### Your task
Begin at the line that contains "far_rail = helix(inner_radius, half_width)", stop after the line that contains "obj.data.transform(world)", and reproduce only that span, unaltered.

### Given material
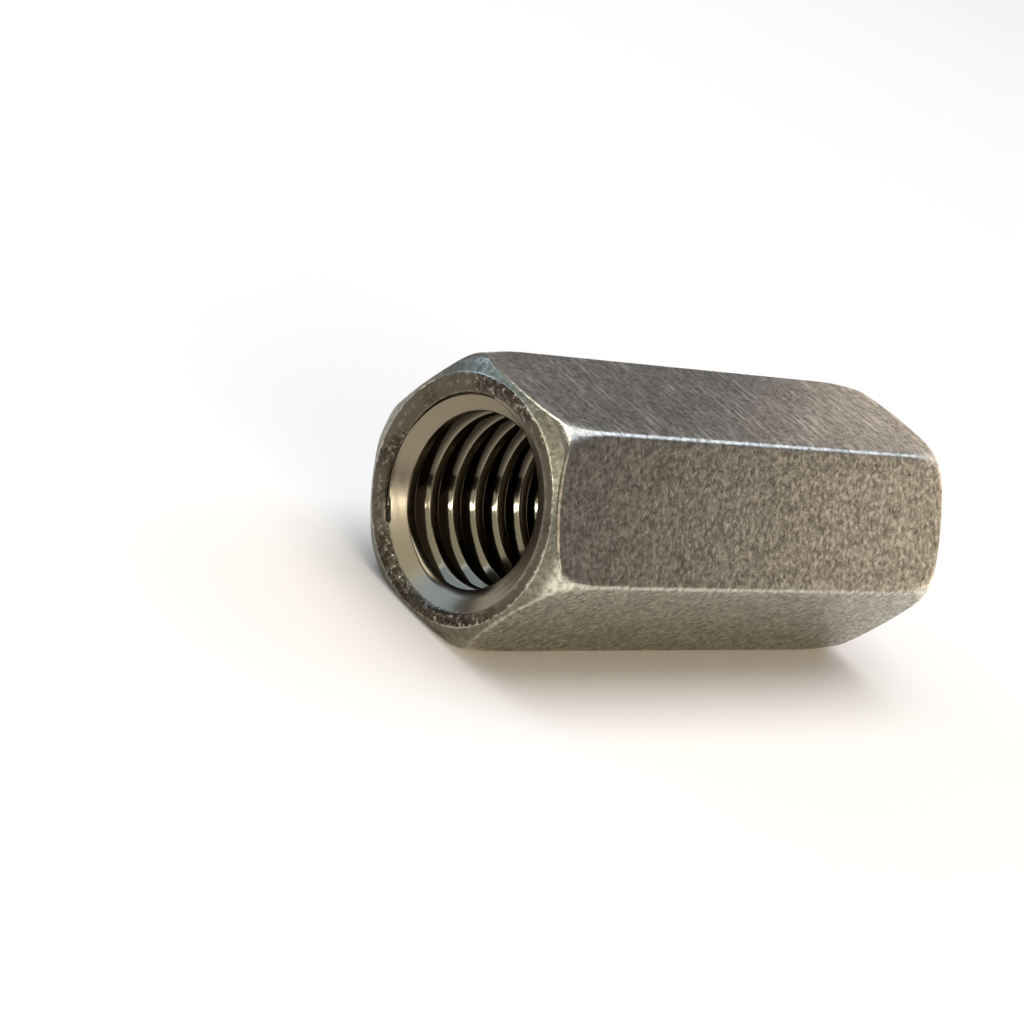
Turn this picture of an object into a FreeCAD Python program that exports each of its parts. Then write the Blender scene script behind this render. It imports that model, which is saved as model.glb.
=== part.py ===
"""Coupling nut: a long hexagon with one right-hand thread from end to end, made as one piece.

Lengths are in millimetres and angles in degrees. The hole's axis is X, the origin is the nut's middle,
and two of the six flats are level, so that the nut lies on the lower one.
"""
import FreeCAD, Part
import math
import os

# Thread, and the hexagon that goes with it
thread_diameter = 8.0
thread_pitch = 1.25
thread_angle = 60.0
across_flats = 1.25 * thread_diameter
length = 3.0 * thread_diameter

# Clear way between the thread's crests
crest_reach_in_pitches = 0.96
crest_diameter = thread_diameter - crest_reach_in_pitches * thread_pitch

# Width of the groove at the thread's diameter. Its flanks meet a little further out, in a sharp root
root_width = 0.125 * thread_pitch

# Countersink at each end, a little wider than the thread
countersink_clearance = 0.8
countersink_diameter = thread_diameter + countersink_clearance
countersink_angle = 120.0

# Ends: a narrow flat ring, then a chamfer that takes off the hexagon's six corners
end_ring_inset = 0.25
end_ring_diameter = across_flats - 2.0 * end_ring_inset
end_chamfer_angle = 30.0
corner_round = 1.3

# Long edges between neighbouring flats, worn round
long_edge_radius = 0.3

# How far the cutting forms reach past what they cut, and the round envelope past the corners
overshoot = 1.0
groove_overshoot = 0.15
corner_clearance = 0.02

sides = 6
spare_turns = 2
across_corners = across_flats / math.cos(math.pi / sides)
half_length = 0.5 * length
ORIGIN = FreeCAD.Vector(0, 0, 0)
AXIS_X = FreeCAD.Vector(1, 0, 0)
AXIS_Y = FreeCAD.Vector(0, 1, 0)


def runs_along_axis(edge):
    """Whether a straight edge is parallel with the hole's axis."""
    direction = edge.tangentAt(edge.FirstParameter)
    return direction.cross(AXIS_X).Length < 0.01


def hexagon_bar():
    """The hexagonal bar with square ends, its six long edges rounded."""
    corner_radius = 0.5 * across_corners
    corners = []
    for side in range(sides + 1):
        turn = 2.0 * math.pi * side / sides
        corner = FreeCAD.Vector(-half_length, corner_radius * math.cos(turn), corner_radius * math.sin(turn))
        corners.append(corner)
    bar = Part.Face(Part.makePolygon(corners)).extrude(AXIS_X * length)
    long_edges = [edge for edge in bar.Edges if runs_along_axis(edge)]
    return bar.makeFillet(long_edge_radius, long_edges)


def half_profile(direction):
    """The outline of one half's round envelope, a face between the axis and just outside the corners.

    The chamfer slopes away from the end ring and bends, with corner_round, until it runs along the axis.
    It meets the plane flats in curved arcs and fades into the rounded corners.
    """
    chamfer = math.radians(end_chamfer_angle)
    ring_radius = 0.5 * end_ring_diameter
    outer_radius = 0.5 * across_corners + corner_clearance
    bend_centre = outer_radius - corner_round
    bend_start_radius = bend_centre + corner_round * math.sin(chamfer)
    bend_start_depth = (bend_start_radius - ring_radius) * math.tan(chamfer)
    bend_end_depth = bend_start_depth + corner_round * math.cos(chamfer)
    bend_middle = 0.5 * (chamfer + 0.5 * math.pi)
    bend_middle_radius = bend_centre + corner_round * math.sin(bend_middle)
    bend_middle_depth = bend_end_depth - corner_round * math.cos(bend_middle)

    def point(depth, radius):
        """The point at this depth from the end face and this distance from the axis."""
        return FreeCAD.Vector(direction * (half_length - depth), 0, radius)

    bend = Part.Arc(
        point(bend_start_depth, bend_start_radius),
        point(bend_middle_depth, bend_middle_radius),
        point(bend_end_depth, outer_radius),
    ).toShape()
    outline = [
        Part.makeLine(point(half_length, 0), point(0, 0)),
        Part.makeLine(point(0, 0), point(0, ring_radius)),
        Part.makeLine(point(0, ring_radius), point(bend_start_depth, bend_start_radius)),
        bend,
        Part.makeLine(point(bend_end_depth, outer_radius), point(half_length, outer_radius)),
        Part.makeLine(point(half_length, outer_radius), point(half_length, 0)),
    ]
    return Part.Face(Part.Wire(outline))


def round_envelope():
    """The round form that holds the nut, chamfered at both ends."""
    near_half = half_profile(-1).revolve(ORIGIN, AXIS_X, 360)
    far_half = half_profile(1).revolve(ORIGIN, AXIS_X, 360)
    return near_half.fuse(far_half).removeSplitter()


def bore():
    """The hole between the crests, joined from quarters so that a crest is four short strips a turn."""
    start = FreeCAD.Vector(-half_length - overshoot, 0, 0)
    quarters = []
    for turn in (0, 90, 180, 270):
        quarter = Part.makeCylinder(0.5 * crest_diameter, length + 2.0 * overshoot, start, AXIS_X, 90)
        quarter.rotate(ORIGIN, AXIS_X, turn)
        quarters.append(quarter)
    return quarters[0].fuse(quarters[1:])


def countersink(direction):
    """The cone that is cut at one end, from outside the end face to inside the hole."""
    slope = math.tan(math.radians(0.5 * countersink_angle))
    outside_radius = 0.5 * countersink_diameter + overshoot * slope
    depth = 0.5 * (countersink_diameter - crest_diameter) / slope
    point_depth = depth + 0.5 * crest_diameter / slope
    start = AXIS_X * (direction * (half_length + overshoot))
    return Part.makeCone(outside_radius, 0.0, overshoot + point_depth, start, AXIS_X * -direction)


def helix(radius, place):
    """One right-hand turn at this radius, which starts straight below this place on the axis."""
    turn = Part.makeHelix(thread_pitch, thread_pitch, radius)
    turn.rotate(ORIGIN, AXIS_Y, 90)
    turn.translate(AXIS_X * place)
    return turn.Edges[0]


def groove_turn():
    """One turn of the thread's groove, a solid with two flanks that meet in the root."""
    flank_slope = math.tan(math.radians(0.5 * thread_angle))
    root_radius = 0.5 * thread_diameter + 0.5 * root_width / flank_slope
    inner_radius = 0.5 * crest_diameter - groove_overshoot
    half_width = (root_radius - inner_radius) * flank_slope
    near_rail = helix(inner_radius, -half_width)
    root_rail = helix(root_radius, 0)
    far_rail = helix(inner_radius, half_width)
    faces = [
        Part.makeRuledSurface(near_rail, root_rail),
        Part.makeRuledSurface(root_rail, far_rail),
        Part.makeRuledSurface(far_rail, near_rail),
    ]
    rails = (near_rail, root_rail, far_rail)
    starts = [rail.valueAt(rail.FirstParameter) for rail in rails]
    ends = [rail.valueAt(rail.LastParameter) for rail in rails]
    for corners in (starts, ends):
        faces.append(Part.Face(Part.makePolygon(corners + corners[:1])))
    shell = Part.makeShell(faces)
    shell.sewShape()
    turn = Part.makeSolid(shell)
    if turn.Volume < 0:
        turn.reverse()
    return turn


def groove_turns():
    """The whole groove as single turns, from before the near end to past the far end."""
    pattern = groove_turn()
    turns_in_length = math.ceil(length / thread_pitch)
    turns = []
    for number in range(-spare_turns, turns_in_length + spare_turns):
        turn = pattern.copy()
        turn.translate(AXIS_X * (number * thread_pitch - half_length))
        turns.append(turn)
    return turns


def coupling_nut():
    """The whole nut."""
    body = hexagon_bar().common(round_envelope())
    bored = body.cut([bore(), countersink(-1), countersink(1)])
    return bored.cut(groove_turns())


os.makedirs("parts", exist_ok=True)
coupling_nut().exportStep("parts/coupling_nut.step")
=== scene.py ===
"""Coupling nut of tumbled stainless steel, lying on one flat on a pale floor.

The nut's mesh is built row by row round the axis of its hole, which is X. Sizes are in millimetres
in the classes and become metres when a mesh, a lamp or the camera is made.
"""

import logging
import math
from dataclasses import dataclass, field
from enum import Enum

import bpy
import numpy as np
from mathutils import Matrix, Vector

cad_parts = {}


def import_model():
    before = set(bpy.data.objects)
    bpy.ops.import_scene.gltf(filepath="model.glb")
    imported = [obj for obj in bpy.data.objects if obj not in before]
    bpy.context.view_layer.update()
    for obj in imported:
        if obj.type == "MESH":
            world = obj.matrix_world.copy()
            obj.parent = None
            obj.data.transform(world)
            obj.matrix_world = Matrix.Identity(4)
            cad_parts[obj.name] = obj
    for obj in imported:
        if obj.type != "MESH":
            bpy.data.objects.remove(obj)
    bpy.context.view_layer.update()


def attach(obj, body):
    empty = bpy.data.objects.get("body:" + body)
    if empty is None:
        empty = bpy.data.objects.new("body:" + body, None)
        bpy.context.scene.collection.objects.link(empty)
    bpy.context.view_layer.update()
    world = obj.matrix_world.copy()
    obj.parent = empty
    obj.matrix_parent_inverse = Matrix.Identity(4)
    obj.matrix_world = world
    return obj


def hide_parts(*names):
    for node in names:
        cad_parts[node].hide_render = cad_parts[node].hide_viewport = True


MM = 0.001
FULL_TURN = 2.0 * math.pi
# A wave texture of scale 1 goes through this many radians in one unit of length
WAVE_RADIANS = 20.0
LOG = logging.getLogger("coupling_nut")

Tree = bpy.types.NodeTree
Socket = bpy.types.NodeSocket
Settings = dict[str, object]
Span = tuple[float, float]
MarkRow = tuple[str, str, Settings, dict[str | int, str]]

MASK = "ShaderNodeMapRange"
MATH = "ShaderNodeMath"
NOISE = "ShaderNodeTexNoise"
WHOLE: Span = (0.0, 1.0)


class End(Enum):
    """The two ends of the nut, by their side along the axis."""

    NEAR = -1.0
    FAR = 1.0


class Zone(Enum):
    """The differently finished parts of the nut's surface, by material slot."""

    TUMBLED = 0
    CUT = 1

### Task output
    far_rail = helix(inner_radius, half_width)
    faces = [
        Part.makeRuledSurface(near_rail, root_rail),
        Part.makeRuledSurface(root_rail, far_rail),
        Part.makeRuledSurface(far_rail, near_rail),
    ]
    rails = (near_rail, root_rail, far_rail)
    starts = [rail.valueAt(rail.FirstParameter) for rail in rails]
    ends = [rail.valueAt(rail.LastParameter) for rail in rails]
    for corners in (starts, ends):
        faces.append(Part.Face(Part.makePolygon(corners + corners[:1])))
    shell = Part.makeShell(faces)
    shell.sewShape()
    turn = Part.makeSolid(shell)
    if turn.Volume < 0:
        turn.reverse()
    return turn


def groove_turns():
    """The whole groove as single turns, from before the near end to past the far end."""
    pattern = groove_turn()
    turns_in_length = math.ceil(length / thread_pitch)
    turns = []
    for number in range(-spare_turns, turns_in_length + spare_turns):
        turn = pattern.copy()
        turn.translate(AXIS_X * (number * thread_pitch - half_length))
        turns.append(turn)
    return turns


def coupling_nut():
    """The whole nut."""
    body = hexagon_bar().common(round_envelope())
    bored = body.cut([bore(), countersink(-1), countersink(1)])
    return bored.cut(groove_turns())


os.makedirs("parts", exist_ok=True)
coupling_nut().exportStep("parts/coupling_nut.step")
=== scene.py ===
"""Coupling nut of tumbled stainless steel, lying on one flat on a pale floor.

The nut's mesh is built row by row round the axis of its hole, which is X. Sizes are in millimetres
in the classes and become metres when a mesh, a lamp or the camera is made.
"""

import logging
import math
from dataclasses import dataclass, field
from enum import Enum

import bpy
import numpy as np
from mathutils import Matrix, Vector

cad_parts = {}


def import_model():
    before = set(bpy.data.objects)
    bpy.ops.import_scene.gltf(filepath="model.glb")
    imported = [obj for obj in bpy.data.objects if obj not in before]
    bpy.context.view_layer.update()
    for obj in imported:
        if obj.type == "MESH":
            world = obj.matrix_world.copy()
            obj.parent = None
            obj.data.transform(world)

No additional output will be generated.